Claire Dunphy: Really? I thought you were all about keeping it real.
Phil Dunphy: Yes, but the whole point of keeping it real is so you can take it to the next level. Did you really not know that?
We should know better by now. The director of Mean Streets reminds us that his role of the artist is to be true to the characters, not to the demands of the self-righteous scold of your choice.
Jordan Belfort was a hotshot Wall Street broker who started humbly in an established brokerage but soon enough struck out on his own. Stratton Oakmont (a gloriously BS name; there were never any such principals named that) made money the new-fashioned way - sweet-talking dim-witted 98%ers into making investments and then just pocketing the money. Belfort made millions which he spent on a grand house in Long Island (reasonable enough), super sexy cars (not my thing, but to each his own), and women and drugs (as Gielgud said so wonderfully in Chariots of Fire, This is where our paths diverge.)
It's easy for most people to look down their noses at such a 'ludes guzzling whorehound. I submit, however, that there are people in corporations who are every bit as greedy for money as Belfort was, but just happen to go home to the suburbs in the evenings, are (reasonably) faithful to their spouses, and are content with a tumbler or two of a good scotch.

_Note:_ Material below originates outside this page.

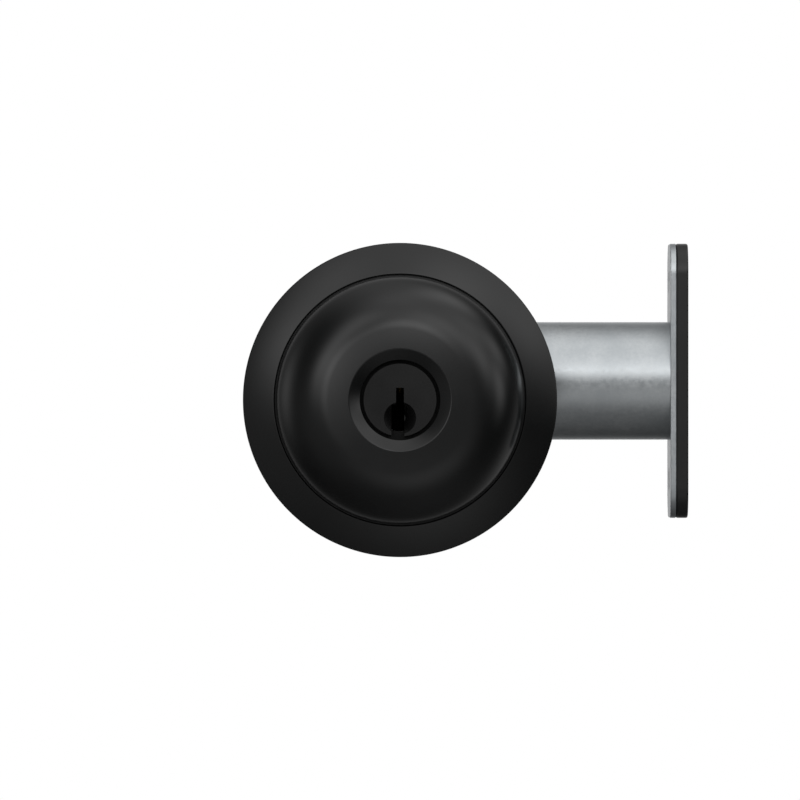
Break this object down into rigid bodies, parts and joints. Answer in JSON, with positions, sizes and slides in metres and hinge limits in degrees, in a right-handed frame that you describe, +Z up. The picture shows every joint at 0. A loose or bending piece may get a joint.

How else do you account for people like the Koch brothers who spent millions to fight unions in Wisconsin, or the embarrassing, gruesome, fingernails-filled-with-skin battles over letting the Bush era tax cuts for the wealthy expire? Think about the adulteration to foods people in conglomerates sign off on (e.g. high fructose corn syrup) to keep share prices high, or McDonald's paying their employees' salaries with bank cards that charge the holders fees just to check their balances.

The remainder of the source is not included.